**INFORMATION SUPPLIED**
------------------------

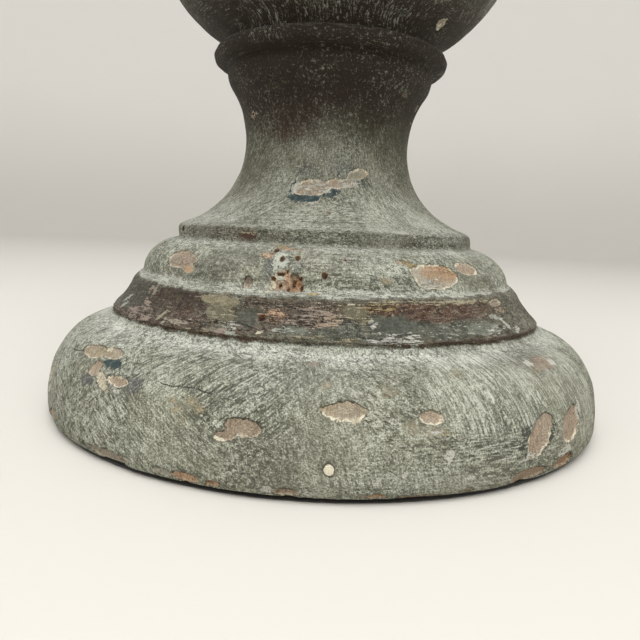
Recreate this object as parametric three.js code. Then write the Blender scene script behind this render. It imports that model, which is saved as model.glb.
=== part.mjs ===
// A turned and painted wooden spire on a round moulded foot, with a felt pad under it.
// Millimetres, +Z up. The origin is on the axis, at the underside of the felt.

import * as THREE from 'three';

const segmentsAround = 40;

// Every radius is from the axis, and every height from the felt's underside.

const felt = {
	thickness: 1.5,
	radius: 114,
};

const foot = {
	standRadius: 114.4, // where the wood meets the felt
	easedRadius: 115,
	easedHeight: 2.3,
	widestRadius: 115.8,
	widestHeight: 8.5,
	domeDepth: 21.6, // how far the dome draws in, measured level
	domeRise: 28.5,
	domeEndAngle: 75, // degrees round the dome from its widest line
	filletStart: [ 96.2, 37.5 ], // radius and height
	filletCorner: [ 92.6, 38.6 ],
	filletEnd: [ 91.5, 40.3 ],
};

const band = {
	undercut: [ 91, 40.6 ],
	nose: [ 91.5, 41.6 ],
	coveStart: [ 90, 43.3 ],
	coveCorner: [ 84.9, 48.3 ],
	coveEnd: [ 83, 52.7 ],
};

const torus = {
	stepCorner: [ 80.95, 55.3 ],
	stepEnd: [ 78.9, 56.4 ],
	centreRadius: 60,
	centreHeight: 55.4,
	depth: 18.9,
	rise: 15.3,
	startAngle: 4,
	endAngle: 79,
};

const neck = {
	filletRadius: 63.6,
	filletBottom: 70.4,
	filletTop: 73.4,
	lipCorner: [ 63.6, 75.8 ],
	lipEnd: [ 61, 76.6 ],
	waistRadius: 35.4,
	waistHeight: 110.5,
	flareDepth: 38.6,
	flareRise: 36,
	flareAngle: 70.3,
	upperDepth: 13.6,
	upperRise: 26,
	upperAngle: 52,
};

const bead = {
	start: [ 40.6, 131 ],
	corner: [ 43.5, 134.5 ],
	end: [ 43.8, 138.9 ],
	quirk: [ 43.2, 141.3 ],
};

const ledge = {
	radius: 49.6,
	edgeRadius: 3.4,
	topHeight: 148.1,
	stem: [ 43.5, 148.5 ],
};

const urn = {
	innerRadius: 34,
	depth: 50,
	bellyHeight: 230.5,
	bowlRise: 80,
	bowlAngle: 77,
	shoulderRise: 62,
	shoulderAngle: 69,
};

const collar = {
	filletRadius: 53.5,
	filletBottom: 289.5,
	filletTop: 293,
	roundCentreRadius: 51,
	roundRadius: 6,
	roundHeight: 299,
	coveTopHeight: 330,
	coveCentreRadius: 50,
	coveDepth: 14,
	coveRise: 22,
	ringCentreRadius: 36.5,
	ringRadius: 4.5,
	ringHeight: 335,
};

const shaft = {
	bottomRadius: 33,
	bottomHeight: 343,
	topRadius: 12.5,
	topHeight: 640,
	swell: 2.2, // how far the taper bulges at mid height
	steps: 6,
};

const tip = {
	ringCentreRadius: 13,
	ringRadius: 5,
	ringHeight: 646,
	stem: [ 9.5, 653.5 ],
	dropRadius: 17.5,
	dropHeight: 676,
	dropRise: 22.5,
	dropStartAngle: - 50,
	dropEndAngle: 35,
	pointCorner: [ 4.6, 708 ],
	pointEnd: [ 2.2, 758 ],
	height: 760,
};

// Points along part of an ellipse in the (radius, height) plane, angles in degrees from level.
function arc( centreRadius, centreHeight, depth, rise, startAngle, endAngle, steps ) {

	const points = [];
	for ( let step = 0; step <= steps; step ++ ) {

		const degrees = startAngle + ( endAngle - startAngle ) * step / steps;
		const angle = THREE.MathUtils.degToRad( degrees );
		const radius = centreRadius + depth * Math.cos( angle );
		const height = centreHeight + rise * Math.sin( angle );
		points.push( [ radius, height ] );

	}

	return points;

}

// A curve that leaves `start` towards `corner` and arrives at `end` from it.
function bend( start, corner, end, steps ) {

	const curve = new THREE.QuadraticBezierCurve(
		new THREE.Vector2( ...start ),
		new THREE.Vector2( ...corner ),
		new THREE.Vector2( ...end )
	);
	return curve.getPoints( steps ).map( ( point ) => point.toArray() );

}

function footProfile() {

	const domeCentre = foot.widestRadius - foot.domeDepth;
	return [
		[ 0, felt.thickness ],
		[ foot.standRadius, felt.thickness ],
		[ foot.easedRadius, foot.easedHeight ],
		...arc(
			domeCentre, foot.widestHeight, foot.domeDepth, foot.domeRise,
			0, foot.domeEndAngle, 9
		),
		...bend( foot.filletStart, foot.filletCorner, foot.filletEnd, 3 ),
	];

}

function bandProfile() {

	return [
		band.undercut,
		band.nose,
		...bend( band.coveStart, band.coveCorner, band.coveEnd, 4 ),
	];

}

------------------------

**TASK OBJECTIVE**
Write the complete data out, exactly as above.

**OUTPUT OF THE TASK**
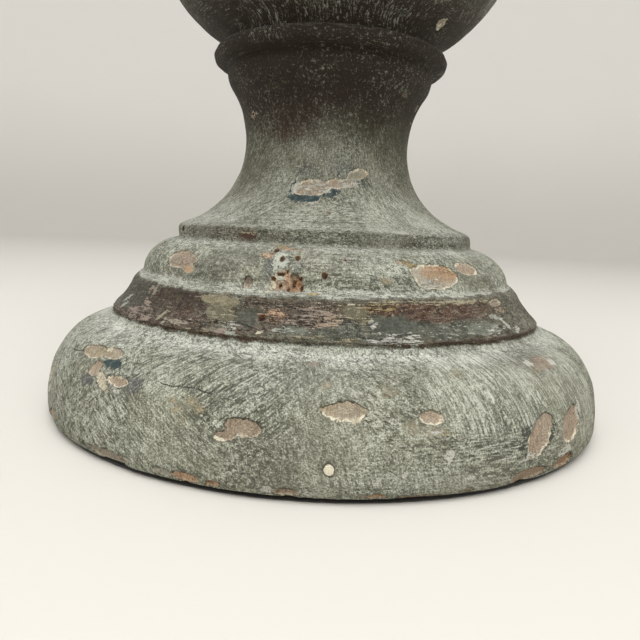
Recreate this object as parametric three.js code. Then write the Blender scene script behind this render. It imports that model, which is saved as model.glb.
=== part.mjs ===
// A turned and painted wooden spire on a round moulded foot, with a felt pad under it.
// Millimetres, +Z up. The origin is on the axis, at the underside of the felt.

import * as THREE from 'three';

const segmentsAround = 40;

// Every radius is from the axis, and every height from the felt's underside.

const felt = {
	thickness: 1.5,
	radius: 114,
};

const foot = {
	standRadius: 114.4, // where the wood meets the felt
	easedRadius: 115,
	easedHeight: 2.3,
	widestRadius: 115.8,
	widestHeight: 8.5,
	domeDepth: 21.6, // how far the dome draws in, measured level
	domeRise: 28.5,
	domeEndAngle: 75, // degrees round the dome from its widest line
	filletStart: [ 96.2, 37.5 ], // radius and height
	filletCorner: [ 92.6, 38.6 ],
	filletEnd: [ 91.5, 40.3 ],
};

const band = {
	undercut: [ 91, 40.6 ],
	nose: [ 91.5, 41.6 ],
	coveStart: [ 90, 43.3 ],
	coveCorner: [ 84.9, 48.3 ],
	coveEnd: [ 83, 52.7 ],
};

const torus = {
	stepCorner: [ 80.95, 55.3 ],
	stepEnd: [ 78.9, 56.4 ],
	centreRadius: 60,
	centreHeight: 55.4,
	depth: 18.9,
	rise: 15.3,
	startAngle: 4,
	endAngle: 79,
};

const neck = {
	filletRadius: 63.6,
	filletBottom: 70.4,
	filletTop: 73.4,
	lipCorner: [ 63.6, 75.8 ],
	lipEnd: [ 61, 76.6 ],
	waistRadius: 35.4,
	waistHeight: 110.5,
	flareDepth: 38.6,
	flareRise: 36,
	flareAngle: 70.3,
	upperDepth: 13.6,
	upperRise: 26,
	upperAngle: 52,
};

const bead = {
	start: [ 40.6, 131 ],
	corner: [ 43.5, 134.5 ],
	end: [ 43.8, 138.9 ],
	quirk: [ 43.2, 141.3 ],
};

const ledge = {
	radius: 49.6,
	edgeRadius: 3.4,
	topHeight: 148.1,
	stem: [ 43.5, 148.5 ],
};

const urn = {
	innerRadius: 34,
	depth: 50,
	bellyHeight: 230.5,
	bowlRise: 80,
	bowlAngle: 77,
	shoulderRise: 62,
	shoulderAngle: 69,
};

const collar = {
	filletRadius: 53.5,
	filletBottom: 289.5,
	filletTop: 293,
	roundCentreRadius: 51,
	roundRadius: 6,
	roundHeight: 299,
	coveTopHeight: 330,
	coveCentreRadius: 50,
	coveDepth: 14,
	coveRise: 22,
	ringCentreRadius: 36.5,
	ringRadius: 4.5,
	ringHeight: 335,
};

const shaft = {
	bottomRadius: 33,
	bottomHeight: 343,
	topRadius: 12.5,
	topHeight: 640,
	swell: 2.2, // how far the taper bulges at mid height
	steps: 6,
};

const tip = {
	ringCentreRadius: 13,
	ringRadius: 5,
	ringHeight: 646,
	stem: [ 9.5, 653.5 ],
	dropRadius: 17.5,
	dropHeight: 676,
	dropRise: 22.5,
	dropStartAngle: - 50,
	dropEndAngle: 35,
	pointCorner: [ 4.6, 708 ],
	pointEnd: [ 2.2, 758 ],
	height: 760,
};

// Points along part of an ellipse in the (radius, height) plane, angles in degrees from level.
function arc( centreRadius, centreHeight, depth, rise, startAngle, endAngle, steps ) {

	const points = [];
	for ( let step = 0; step <= steps; step ++ ) {

		const degrees = startAngle + ( endAngle - startAngle ) * step / steps;
		const angle = THREE.MathUtils.degToRad( degrees );
		const radius = centreRadius + depth * Math.cos( angle );
		const height = centreHeight + rise * Math.sin( angle );
		points.push( [ radius, height ] );

	}

	return points;

}

// A curve that leaves `start` towards `corner` and arrives at `end` from it.
function bend( start, corner, end, steps ) {

	const curve = new THREE.QuadraticBezierCurve(
		new THREE.Vector2( ...start ),
		new THREE.Vector2( ...corner ),
		new THREE.Vector2( ...end )
	);
	return curve.getPoints( steps ).map( ( point ) => point.toArray() );

}

function footProfile() {

	const domeCentre = foot.widestRadius - foot.domeDepth;
	return [
		[ 0, felt.thickness ],
		[ foot.standRadius, felt.thickness ],
		[ foot.easedRadius, foot.easedHeight ],
		...arc(
			domeCentre, foot.widestHeight, foot.domeDepth, foot.domeRise,
			0, foot.domeEndAngle, 9
		),
		...bend( foot.filletStart, foot.filletCorner, foot.filletEnd, 3 ),
	];

}

function bandProfile() {

	return [
		band.undercut,
		band.nose,
		...bend( band.coveStart, band.coveCorner, band.coveEnd, 4 ),
	];

}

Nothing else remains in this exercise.